There is one flaw: The piano’s upper registers sound a bit tinkly, and the overtones lack bloom—the result, I suspect, of excessively close miking. This was a problem with the original release too, but there, the bass and drums weren’t so boldly painted, so it was less noticeable. Then again, I suspect the bass and drums—and the other aspects of the piano—are so bold and detailed in part because of the close miking. So there’s an up and down side.


For almost 50 years, this was thought to be the only document of DeJohnette’s brief time with Evans. Then Resonance Records unearthed tapes of two other sessions, recorded within days of the Montreux Festival, and released them. The first, Some Other Time: The Lost Session From the Black Forest, was a studio date; it was good but had stretches of rote playing. The second, Another Time: The Hilversum Concert, recorded live before an audience in the studio of the Netherlands Radio Union, was almost as good as Montreux. (Evans is one of several jazz musicians whose best albums are live.)


It’s not quite as good as Montreux, however—maybe because the Swiss crowd was larger and, judging from their wild applause, more enthusiastic. Nor does it sound nearly as good as this new 45rpm pressing of Montreux.

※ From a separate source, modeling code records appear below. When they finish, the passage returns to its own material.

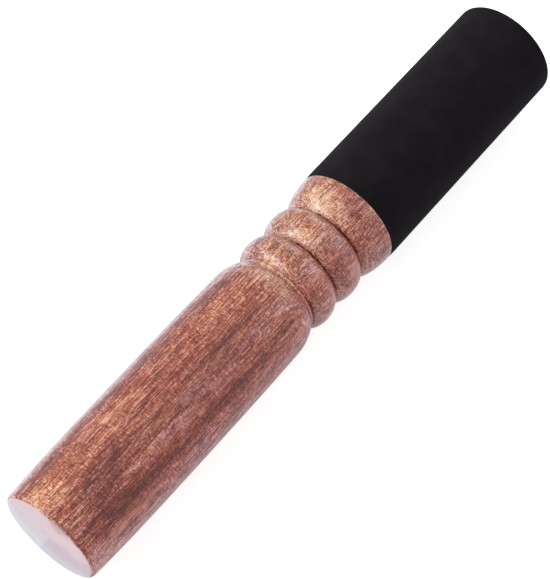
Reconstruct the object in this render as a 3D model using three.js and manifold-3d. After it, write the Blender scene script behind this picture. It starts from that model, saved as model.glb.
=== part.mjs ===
// Wrapped-head mallet for a singing bowl: one turned hardwood rod with a plain grip, a narrow
// ring, two beads and a flared collar, and a suede strip glued once round its straight head.
// Millimetres, +Z up. The mallet lies on its head along X, butt end towards -X.

import * as THREE from 'three';
import { mergeVertices } from 'three/addons/utils/BufferGeometryUtils.js';
import Module from 'manifold-3d';

const wasm = await Module();
wasm.setup();

// Lengths along the axis, in order from the butt face to the head end
const grip_length = 85.1;
const ring_length = 1.28;
const ring_gap = 0.12;
const first_bead_length = 9.0;
const second_bead_length = 10.1;
const collar_length = 9.8;
const head_length = 70.6;

// Radius of the round blank: every turned diameter is cut down from it
const blank_radius = 14.75;

// Grip: a long, barely swollen barrel with a small rounded edge at the butt
const butt_depth = 0.91;
const butt_edge_radius = 1.1;
const belly_depth = 0.19;
const belly_place = 50.0;
const shoulder_depth = 0.41;
const butt_fall_power = 3.6;
const shoulder_fall_power = 2.0;

// Shoulder: the grip rolls over on a soft, squarish quarter round, whose foot the ring cuts off
const shoulder_length = 7.5;
const shoulder_cut_off = 0.9;
const foot_depth = 3.42;
const shoulder_run_power = 2.0 / 1.9;
const shoulder_drop_power = 1.42;

// Grooves: how deep the cuts beside the ring and between the beads and the collar go
const ring_depth = 3.2;
const first_groove_depth = 3.32;
const second_groove_depth = 3.8;
const third_groove_depth = 3.42;

// Ring and beads: how far each one stands above the line between its two grooves
const ring_height = 0.42;
const first_bead_height = 2.74;
const second_bead_height = 2.86;

// Head: the suede strip stands a little proud of the collar, over glue and a straight spigot
const suede_proud = 0.12;
const suede_thickness = 1.4;
const suede_edge_radius = 0.4;
const rest_depth = 0.15;
const seam_width = 0.4;
const seam_angle = THREE.MathUtils.degToRad(-20);
const glue_thickness = 0.15;
const glue_setback = 1.0;
const cut_overrun = 1.0;

// Steps that round shapes are divided into
const around_steps = 48;
const grip_steps = 8;
const round_steps = 8;
const bead_steps = 12;
const ring_steps = 6;
const edge_steps = 3;

// Places worked out from the lengths, measured from the butt face
const shoulder_place = grip_length - shoulder_length;
const first_bead_place = grip_length + ring_length + ring_gap;
const second_bead_place = first_bead_place + first_bead_length;
const collar_place = second_bead_place + second_bead_length;
const head_place = collar_place + collar_length;
const total_length = head_place + head_length;

// Radii worked out from the blank
const butt_radius = blank_radius - butt_depth;
const belly_radius = blank_radius - belly_depth;
const shoulder_radius = blank_radius - shoulder_depth;
const foot_radius = blank_radius - foot_depth;
const ring_radius = blank_radius - ring_depth;
const first_groove_radius = blank_radius - first_groove_depth;
const second_groove_radius = blank_radius - second_groove_depth;
const third_groove_radius = blank_radius - third_groove_depth;
const suede_radius = blank_radius + suede_proud;
const glue_radius = suede_radius - suede_thickness;
const spigot_radius = glue_radius - glue_thickness;

// The mallet's weight presses the suede flat where it lies on it
const rest_height = suede_radius - rest_depth;
const facet_angle = (2 * Math.PI) / around_steps;

const wood = new THREE.MeshStandardMaterial({ color: 0x9a5f49, roughness: 0.42, metalness: 0.0 });
const suede = new THREE.MeshStandardMaterial({ color: 0x1f1c1f, roughness: 0.95, metalness: 0.0 });
const glue = new THREE.MeshStandardMaterial({ color: 0xb9985c, roughness: 0.5, metalness: 0.0 });

// Radius of the grip at a distance from the butt face
function gripRadius(place) {
  if (place < belly_place) {
    const share = 1 - place / belly_place;
    return belly_radius - (belly_radius - butt_radius) * share ** butt_fall_power;
  }
  const share = (place - belly_place) / (shoulder_place - belly_place);
  return belly_radius - (belly_radius - shoulder_radius) * share ** shoulder_fall_power;
}

// Points of a stretch, each from a function of a share that runs from 0 to 1
function stretch(steps, pointAt) {
  return Array.from({ length: steps + 1 }, (unused, step) => pointAt(step / steps));
}

// Half-ellipse ring or bead that starts and ends in its two grooves
function bead(start, length, startRadius, endRadius, height, steps) {
  return stretch(steps, (share) => {
    const turn = share * Math.PI;
    const along = (1 - Math.cos(turn)) / 2;
    const base = THREE.MathUtils.lerp(startRadius, endRadius, along);
    return new THREE.Vector2(base + height * Math.sin(turn), start + along * length);
  });
}

// Rounded edge of the butt, from the flat face out to the barrel
function buttEdge() {
  const edge_rim = gripRadius(butt_edge_radius);
  return stretch(edge_steps, (share) => {
    const turn = (share * Math.PI) / 2;
    return new THREE.Vector2(
      edge_rim - butt_edge_radius * (1 - Math.sin(turn)),
      butt_edge_radius * (1 - Math.cos(turn)),
    );
  });
}

// Barrel from the butt edge to the shoulder
function barrel() {
  return stretch(grip_steps, (share) => {
    const place = THREE.MathUtils.lerp(butt_edge_radius, shoulder_place, share);
    return new THREE.Vector2(gripRadius(place), place);
  });
}

// Roll of the grip down to the thin cut in front of the ring
function shoulder() {
  const roll_length = shoulder_length + shoulder_cut_off;
  const last_turn = Math.asin((shoulder_length / roll_length) ** (1 / shoulder_run_power));
  const drop = shoulder_radius - foot_radius;
  return stretch(round_steps, (share) => {
    const turn = share * last_turn;
    return new THREE.Vector2(
      foot_radius + drop * Math.cos(turn) ** shoulder_drop_power,
      shoulder_place + roll_length * Math.sin(turn) ** shoulder_run_power,
    );
  });
}

// Quarter-ellipse flare from the last groove up to the edge that meets the suede
function collar() {
  return stretch(round_steps, (share) => {
    const turn = (share * Math.PI) / 2;
    return new THREE.Vector2(
      third_groove_radius + third_groove_depth * Math.sin(turn),
      collar_place + collar_length * (1 - Math.cos(turn)),
    );
  });
}

// Rod profile: radius and distance from the butt, starting and ending on the axis
function rodProfile() {
  return [
    new THREE.Vector2(0, 0),
    ...buttEdge(),
    ...barrel().slice(1),
    ...shoulder().slice(1),
    ...bead(grip_length, ring_length, ring_radius, ring_radius, ring_height, ring_steps),
    ...bead(first_bead_place, first_bead_length, first_groove_radius, second_groove_radius,
      first_bead_height, bead_steps),
    ...bead(second_bead_place, second_bead_length, second_groove_radius, third_groove_radius,
      second_bead_height, bead_steps).slice(1),
    ...collar().slice(1),
    new THREE.Vector2(spigot_radius, head_place),
    new THREE.Vector2(spigot_radius, total_length),
    new THREE.Vector2(0, total_length),
  ];
}

// Closed ring profile of a sleeve round a bore, from its outer line
function sleeveProfile(bore_radius, outer_line) {
  const start = outer_line[0].y;
  const end = outer_line[outer_line.length - 1].y;
  return [
    new THREE.Vector2(bore_radius, start),
    ...outer_line,
    new THREE.Vector2(bore_radius, end),
    new THREE.Vector2(bore_radius, start),
  ];
}

// Outer line of the suede: straight, with both cut edges a little rounded
function suedeLine() {
  const edge_centre = suede_radius - suede_edge_radius;
  const firstEdge = stretch(edge_steps, (share) => {
    const turn = (share * Math.PI) / 2;
    return new THREE.Vector2(
      edge_centre + suede_edge_radius * Math.sin(turn),
      head_place + suede_edge_radius * (1 - Math.cos(turn)),
    );
  });
  const lastEdge = stretch(edge_steps, (share) => {
    const turn = (share * Math.PI) / 2;
    return new THREE.Vector2(
      edge_centre + suede_edge_radius * Math.cos(turn),
      total_length - suede_edge_radius * (1 - Math.sin(turn)),
    );
  });
  return [...firstEdge, ...lastEdge];
}

// Solid of revolution about X, with a flat side of its facets facing down
function turned(profile) {
  const geometry = new THREE.LatheGeometry(profile, around_steps, facet_angle / 2);
  return geometry.rotateZ(-Math.PI / 2);
}

// Three.js geometry to a solid that can be cut, and back again
function toSolid(geometry) {
  const bare = geometry.clone();
  bare.deleteAttribute('normal');
  bare.deleteAttribute('uv');
  const merged = mergeVertices(bare);
  return new wasm.Manifold(new wasm.Mesh({
    numProp: 3,
    vertProperties: new Float32Array(merged.attributes.position.array),
    triVerts: new Uint32Array(merged.index.array),
  }));
}

function toGeometry(solid) {
  const mesh = solid.getMesh();
  const geometry = new THREE.BufferGeometry();
  geometry.setAttribute('position', new THREE.BufferAttribute(mesh.vertProperties, mesh.numProp));
  geometry.setIndex(new THREE.BufferAttribute(mesh.triVerts, 1));
  geometry.computeVertexNormals();
  return geometry;
}

function named(name, geometry, material) {
  const mesh = new THREE.Mesh(geometry, material);
  mesh.name = name;
  return mesh;
}

// Grip, beads, collar and spigot, all turned from one rod
function turnedHandle() {
  return named('turned_handle', turned(rodProfile()), wood);
}

// Film of glue on the spigot, held back from the open end
function glueLayer() {
  const outer_line = [
    new THREE.Vector2(glue_radius, head_place),
    new THREE.Vector2(glue_radius, total_length - glue_setback),
  ];
  return named('glue_layer', turned(sleeveProfile(spigot_radius, outer_line)), glue);
}

// Slot that the two long edges of the strip leave between them
function seamSlot() {
  const slot_height = suede_thickness + 2 * cut_overrun;
  const slot = new THREE.BoxGeometry(head_length + 2 * cut_overrun, slot_height, seam_width);
  slot.translate(head_place + head_length / 2, glue_radius + suede_thickness / 2, 0);
  return slot.rotateX(seam_angle);
}

// Block under the resting head, level with the surface that the mallet lies on
function restBlock() {
  const block = new THREE.BoxGeometry(
    head_length + 2 * cut_overrun, 2 * suede_radius, suede_thickness);
  return block.translate(
    head_place + head_length / 2, 0, -rest_height - suede_thickness / 2);
}

// Suede strip wound once round the head, its two long edges meeting at a narrow seam
function suedeWrap() {
  const sleeve = toSolid(turned(sleeveProfile(glue_radius, suedeLine())))
    .subtract(toSolid(seamSlot()))
    .subtract(toSolid(restBlock()));
  return named('suede_wrap', toGeometry(sleeve), suede);
}

const mallet = new THREE.Group();
mallet.add(turnedHandle(), glueLayer(), suedeWrap());
mallet.position.set(-total_length / 2, 0, rest_height);

export default mallet;
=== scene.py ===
import logging
import math
from dataclasses import dataclass, field
from enum import Enum

import bpy
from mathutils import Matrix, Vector


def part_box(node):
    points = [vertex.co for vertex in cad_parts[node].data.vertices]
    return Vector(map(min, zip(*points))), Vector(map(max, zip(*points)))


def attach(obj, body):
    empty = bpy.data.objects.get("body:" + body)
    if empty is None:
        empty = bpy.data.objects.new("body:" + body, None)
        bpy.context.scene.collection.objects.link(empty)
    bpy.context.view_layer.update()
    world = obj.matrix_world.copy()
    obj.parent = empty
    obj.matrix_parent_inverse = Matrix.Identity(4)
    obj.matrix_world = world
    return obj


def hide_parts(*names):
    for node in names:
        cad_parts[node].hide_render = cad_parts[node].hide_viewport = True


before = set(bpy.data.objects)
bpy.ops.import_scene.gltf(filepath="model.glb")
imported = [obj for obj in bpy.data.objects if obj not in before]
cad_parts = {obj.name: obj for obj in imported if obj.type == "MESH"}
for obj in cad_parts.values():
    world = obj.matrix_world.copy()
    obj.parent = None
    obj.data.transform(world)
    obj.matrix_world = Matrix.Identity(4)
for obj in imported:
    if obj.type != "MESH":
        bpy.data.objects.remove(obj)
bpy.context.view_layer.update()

MM = 0.001
AXIS_HEIGHT = 14.72 * MM
WHITE = (1.0, 1.0, 1.0, 1.0)
LOG = logging.getLogger("mallet")

Socket = bpy.types.NodeSocket
Triple = tuple[float, float, float]
Colour = tuple[float, float, float, float]
Stops = tuple[tuple[float, Colour], ...]
Line = list[tuple[float, float]]

# Low and high end of a value, and what the two ends are taken to
Range = tuple[float, float, float, float]


class Slot(Enum):
    """Material slots of the record that the pieces take their finishes from."""

    WOOD = "turned_wood"
    SUEDE = "black_suede"
    GLUE = "contact_glue"


class Node(Enum):
    """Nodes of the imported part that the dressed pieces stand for."""

    HANDLE = "turned_handle"
    SUEDE = "suede_wrap"
    GLUE = "glue_layer"


def linear(red: int, green: int, blue: int) -> Colour:
    """Turn a display colour into the linear colour that a shader socket holds.

    Args:
        red: Red, 0 to 255.
        green: Green, 0 to 255.
        blue: Blue, 0 to 255.

    Returns:
        Linear red, green, blue and an alpha of 1.
    """
    def one(value: int) -> float:
        """Linear value of one channel."""
        share = value / 255
        return share / 12.92 if share <= 0.04045 else ((share + 0.055) / 1.055) ** 2.4

    return (one(red), one(green), one(blue), 1.0)


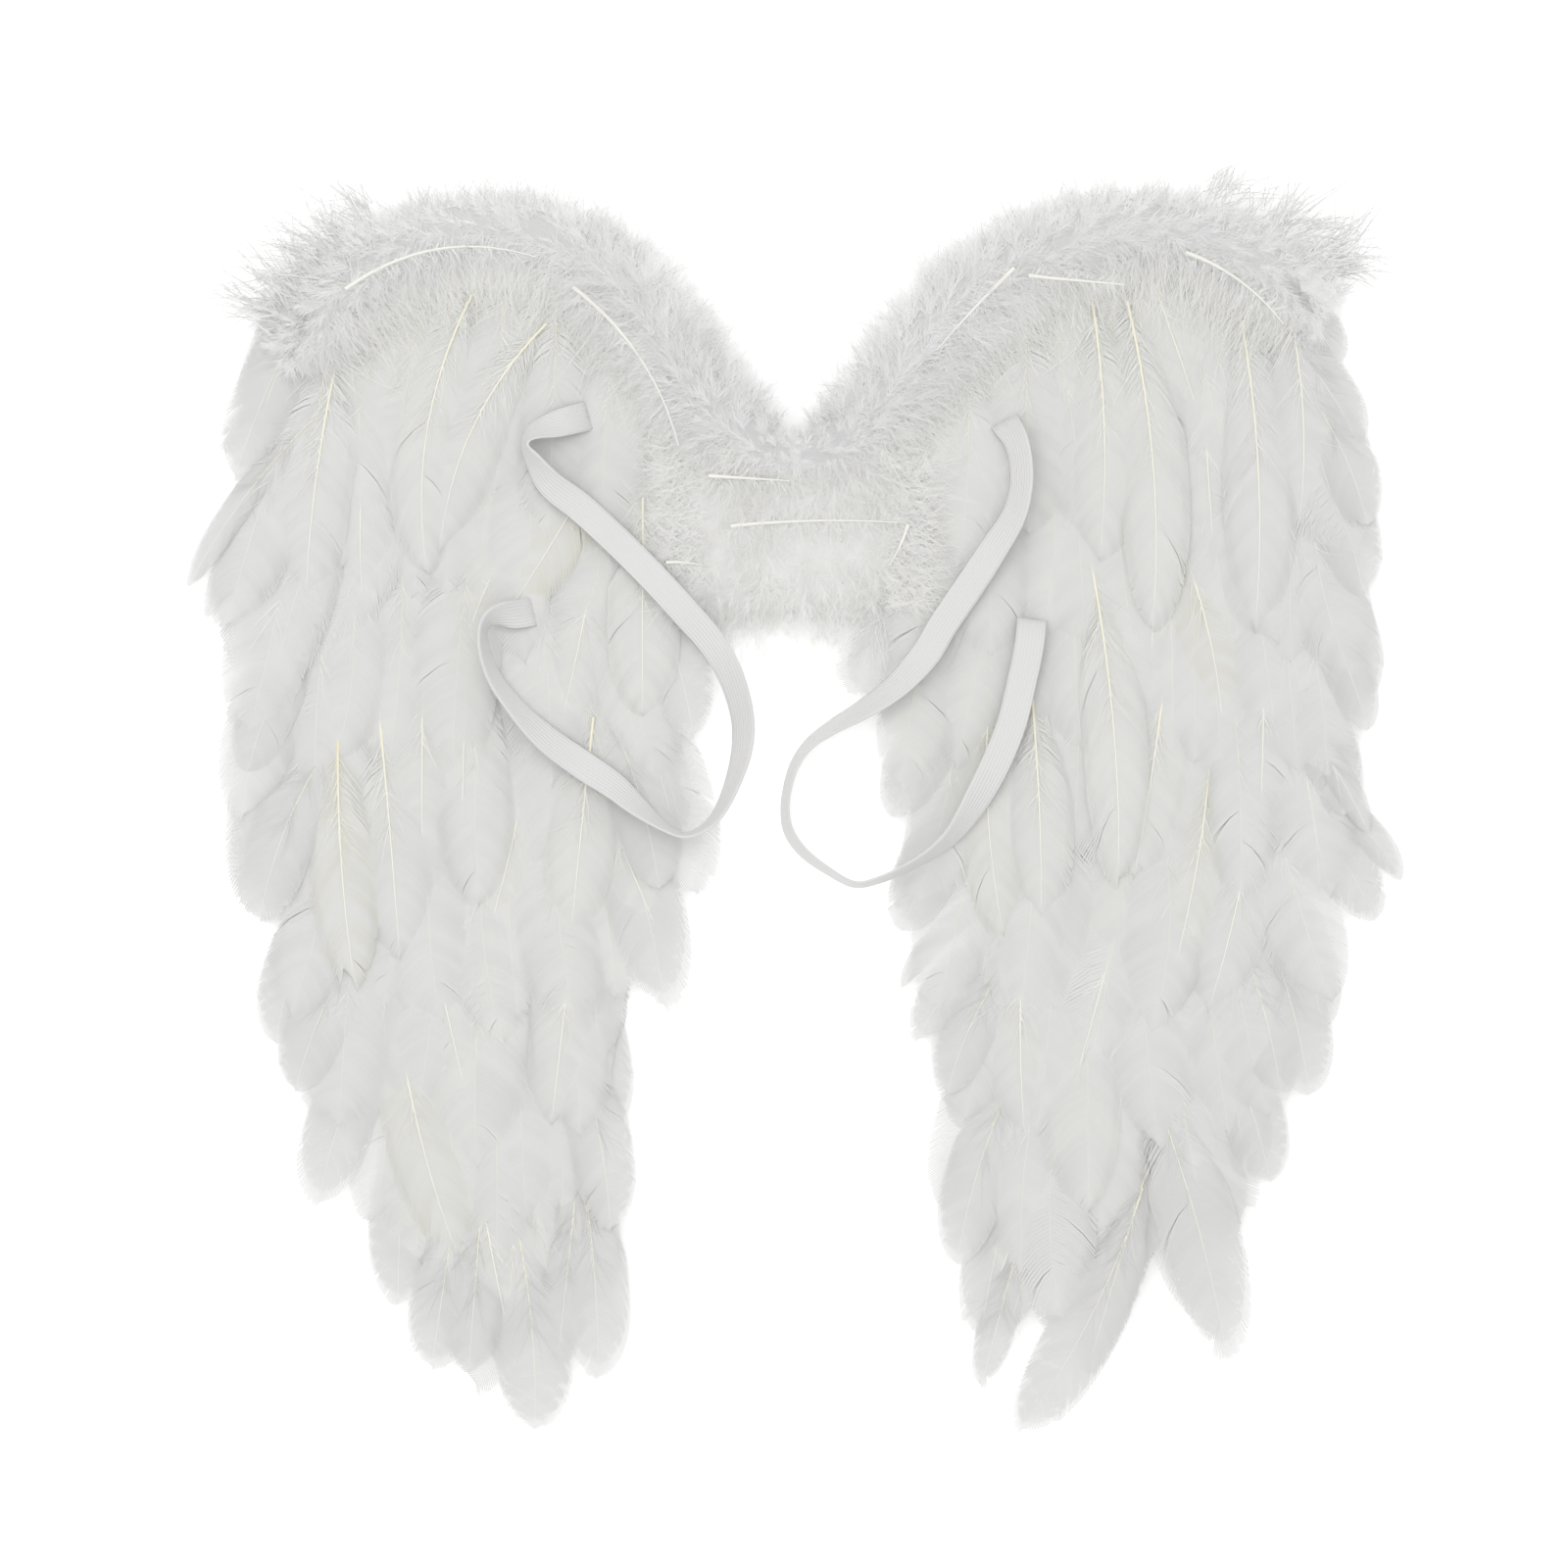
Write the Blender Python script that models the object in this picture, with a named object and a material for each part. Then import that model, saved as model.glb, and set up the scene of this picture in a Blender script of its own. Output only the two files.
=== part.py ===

Gómez stayed with Evans for another decade after DeJohnette’s departure. A string of good drummers followed, as did some good (and several not-so-good) albums; none had the Montreux magic. Some of the best sets were released posthumously: Live in Paris (1972), The Paris Concert: Edition 1 and 2 (1979), The Last Waltz and Consecration (1980); those last two—each 8-CD boxed sets—captured every set of a riveting nine-night gig at San Francisco’s Keystone Korner two weeks before Evans died, at age 51, of complications from drugs and other ailments.


The classics are still the Village Vanguard sessions. At the Montreux Jazz Festival is the one to get after that.